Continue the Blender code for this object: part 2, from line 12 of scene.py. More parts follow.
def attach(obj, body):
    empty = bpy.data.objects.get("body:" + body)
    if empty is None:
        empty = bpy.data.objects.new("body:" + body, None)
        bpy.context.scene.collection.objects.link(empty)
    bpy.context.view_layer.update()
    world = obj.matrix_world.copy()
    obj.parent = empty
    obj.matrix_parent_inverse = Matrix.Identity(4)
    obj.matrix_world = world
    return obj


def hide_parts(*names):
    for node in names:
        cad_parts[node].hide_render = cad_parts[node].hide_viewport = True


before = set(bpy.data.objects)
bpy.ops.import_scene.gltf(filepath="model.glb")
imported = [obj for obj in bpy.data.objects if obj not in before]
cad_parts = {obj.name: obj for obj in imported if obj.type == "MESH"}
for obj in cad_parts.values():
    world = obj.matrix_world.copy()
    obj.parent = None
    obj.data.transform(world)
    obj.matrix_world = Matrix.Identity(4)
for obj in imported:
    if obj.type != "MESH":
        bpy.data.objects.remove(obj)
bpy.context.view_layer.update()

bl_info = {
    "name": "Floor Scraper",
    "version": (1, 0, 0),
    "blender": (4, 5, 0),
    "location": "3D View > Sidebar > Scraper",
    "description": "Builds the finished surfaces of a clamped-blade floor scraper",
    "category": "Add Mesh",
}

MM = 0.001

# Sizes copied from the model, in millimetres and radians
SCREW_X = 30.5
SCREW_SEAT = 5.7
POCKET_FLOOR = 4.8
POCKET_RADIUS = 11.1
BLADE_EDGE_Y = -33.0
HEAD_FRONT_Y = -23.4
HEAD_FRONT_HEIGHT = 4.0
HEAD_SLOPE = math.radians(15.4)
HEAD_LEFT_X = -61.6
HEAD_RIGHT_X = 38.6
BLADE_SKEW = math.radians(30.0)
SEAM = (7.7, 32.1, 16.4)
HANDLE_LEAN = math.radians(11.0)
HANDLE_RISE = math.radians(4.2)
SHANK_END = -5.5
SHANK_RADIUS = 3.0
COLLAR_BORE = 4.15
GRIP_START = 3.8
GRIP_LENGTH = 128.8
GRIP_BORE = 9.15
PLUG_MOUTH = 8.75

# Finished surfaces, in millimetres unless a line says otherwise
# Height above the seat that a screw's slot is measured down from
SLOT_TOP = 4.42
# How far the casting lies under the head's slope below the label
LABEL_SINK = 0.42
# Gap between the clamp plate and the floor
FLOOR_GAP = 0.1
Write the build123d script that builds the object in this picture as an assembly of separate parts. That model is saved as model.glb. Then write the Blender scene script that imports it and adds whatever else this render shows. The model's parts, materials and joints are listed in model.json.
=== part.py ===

※

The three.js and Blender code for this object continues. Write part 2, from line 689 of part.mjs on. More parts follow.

※

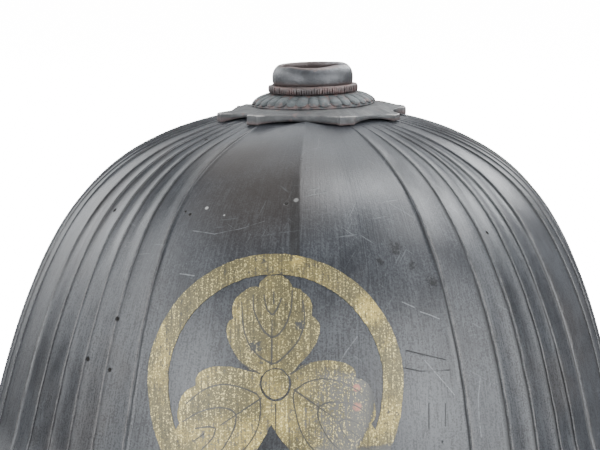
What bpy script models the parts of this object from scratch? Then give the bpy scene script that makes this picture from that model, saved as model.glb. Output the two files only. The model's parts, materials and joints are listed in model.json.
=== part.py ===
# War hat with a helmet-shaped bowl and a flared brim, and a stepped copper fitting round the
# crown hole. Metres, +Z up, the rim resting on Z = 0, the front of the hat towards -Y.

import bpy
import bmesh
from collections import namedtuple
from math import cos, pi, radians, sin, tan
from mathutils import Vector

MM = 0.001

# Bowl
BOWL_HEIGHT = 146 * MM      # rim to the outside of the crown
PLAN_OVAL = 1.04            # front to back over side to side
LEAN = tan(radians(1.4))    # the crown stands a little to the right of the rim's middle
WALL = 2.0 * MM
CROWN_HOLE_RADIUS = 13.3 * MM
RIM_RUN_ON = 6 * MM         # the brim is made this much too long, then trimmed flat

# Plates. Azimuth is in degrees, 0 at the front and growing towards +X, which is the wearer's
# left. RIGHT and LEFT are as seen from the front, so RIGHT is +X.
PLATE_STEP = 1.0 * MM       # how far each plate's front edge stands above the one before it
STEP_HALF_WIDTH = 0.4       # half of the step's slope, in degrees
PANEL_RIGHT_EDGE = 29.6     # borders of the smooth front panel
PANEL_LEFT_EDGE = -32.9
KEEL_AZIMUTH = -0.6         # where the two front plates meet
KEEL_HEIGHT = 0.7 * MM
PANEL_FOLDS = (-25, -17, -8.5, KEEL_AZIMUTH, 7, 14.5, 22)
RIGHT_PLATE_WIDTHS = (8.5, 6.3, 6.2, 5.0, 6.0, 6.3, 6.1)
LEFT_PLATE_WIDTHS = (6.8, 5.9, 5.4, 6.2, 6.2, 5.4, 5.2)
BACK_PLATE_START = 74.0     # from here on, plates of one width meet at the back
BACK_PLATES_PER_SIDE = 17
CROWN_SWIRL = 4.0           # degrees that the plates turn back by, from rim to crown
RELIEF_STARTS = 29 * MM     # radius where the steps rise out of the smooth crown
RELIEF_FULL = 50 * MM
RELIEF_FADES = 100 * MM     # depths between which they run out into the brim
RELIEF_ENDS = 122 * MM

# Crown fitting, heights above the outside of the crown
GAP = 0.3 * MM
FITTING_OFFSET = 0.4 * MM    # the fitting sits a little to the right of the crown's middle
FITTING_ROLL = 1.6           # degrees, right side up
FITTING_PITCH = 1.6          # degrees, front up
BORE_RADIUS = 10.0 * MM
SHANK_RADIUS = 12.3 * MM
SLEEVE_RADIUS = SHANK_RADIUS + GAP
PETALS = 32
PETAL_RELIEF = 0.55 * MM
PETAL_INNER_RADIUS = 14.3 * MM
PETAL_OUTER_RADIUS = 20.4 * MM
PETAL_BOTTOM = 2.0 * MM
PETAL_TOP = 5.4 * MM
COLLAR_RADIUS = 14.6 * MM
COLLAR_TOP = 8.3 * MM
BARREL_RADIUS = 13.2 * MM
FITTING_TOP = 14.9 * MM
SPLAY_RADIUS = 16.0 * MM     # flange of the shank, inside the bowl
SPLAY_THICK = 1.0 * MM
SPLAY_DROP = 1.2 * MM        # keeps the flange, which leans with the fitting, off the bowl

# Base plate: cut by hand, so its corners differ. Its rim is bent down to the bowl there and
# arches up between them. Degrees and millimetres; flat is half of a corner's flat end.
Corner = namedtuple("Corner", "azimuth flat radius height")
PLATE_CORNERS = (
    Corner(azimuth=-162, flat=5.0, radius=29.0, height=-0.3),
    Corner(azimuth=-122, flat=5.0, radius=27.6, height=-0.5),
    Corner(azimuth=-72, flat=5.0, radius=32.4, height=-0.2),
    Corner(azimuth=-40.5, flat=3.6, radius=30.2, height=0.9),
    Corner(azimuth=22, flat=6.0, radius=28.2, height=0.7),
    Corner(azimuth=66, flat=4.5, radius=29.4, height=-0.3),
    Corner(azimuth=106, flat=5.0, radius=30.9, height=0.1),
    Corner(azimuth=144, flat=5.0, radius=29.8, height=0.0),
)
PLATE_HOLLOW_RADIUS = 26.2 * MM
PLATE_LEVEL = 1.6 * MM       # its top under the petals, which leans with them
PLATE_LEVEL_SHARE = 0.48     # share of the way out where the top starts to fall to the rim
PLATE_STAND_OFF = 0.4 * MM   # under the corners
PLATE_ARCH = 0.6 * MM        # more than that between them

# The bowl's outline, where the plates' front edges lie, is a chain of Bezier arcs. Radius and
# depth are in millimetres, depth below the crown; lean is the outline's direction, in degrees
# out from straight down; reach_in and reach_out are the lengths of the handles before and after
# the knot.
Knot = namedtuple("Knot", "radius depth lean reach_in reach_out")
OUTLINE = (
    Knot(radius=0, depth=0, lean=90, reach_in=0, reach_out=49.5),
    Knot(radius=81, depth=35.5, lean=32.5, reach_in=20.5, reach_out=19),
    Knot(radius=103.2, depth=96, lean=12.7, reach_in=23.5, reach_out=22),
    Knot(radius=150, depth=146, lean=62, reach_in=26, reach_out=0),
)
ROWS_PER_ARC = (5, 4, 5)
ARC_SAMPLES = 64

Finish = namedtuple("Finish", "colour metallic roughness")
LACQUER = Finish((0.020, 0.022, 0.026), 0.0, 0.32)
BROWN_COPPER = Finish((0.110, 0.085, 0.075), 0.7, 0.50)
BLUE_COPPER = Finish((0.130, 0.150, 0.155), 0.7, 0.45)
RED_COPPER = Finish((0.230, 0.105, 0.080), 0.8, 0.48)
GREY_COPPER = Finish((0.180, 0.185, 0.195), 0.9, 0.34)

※

Repeat exactly the lines from the one containing "Continue the Blender" to the one containing "for node in", both lines included, and nothing else.

Problem solution:
Continue the Blender code for this object: part 2, from line 12 of scene.py. More parts follow.
def attach(obj, body):
    empty = bpy.data.objects.get("body:" + body)
    if empty is None:
        empty = bpy.data.objects.new("body:" + body, None)
        bpy.context.scene.collection.objects.link(empty)
    bpy.context.view_layer.update()
    world = obj.matrix_world.copy()
    obj.parent = empty
    obj.matrix_parent_inverse = Matrix.Identity(4)
    obj.matrix_world = world
    return obj


def hide_parts(*names):
    for node in names:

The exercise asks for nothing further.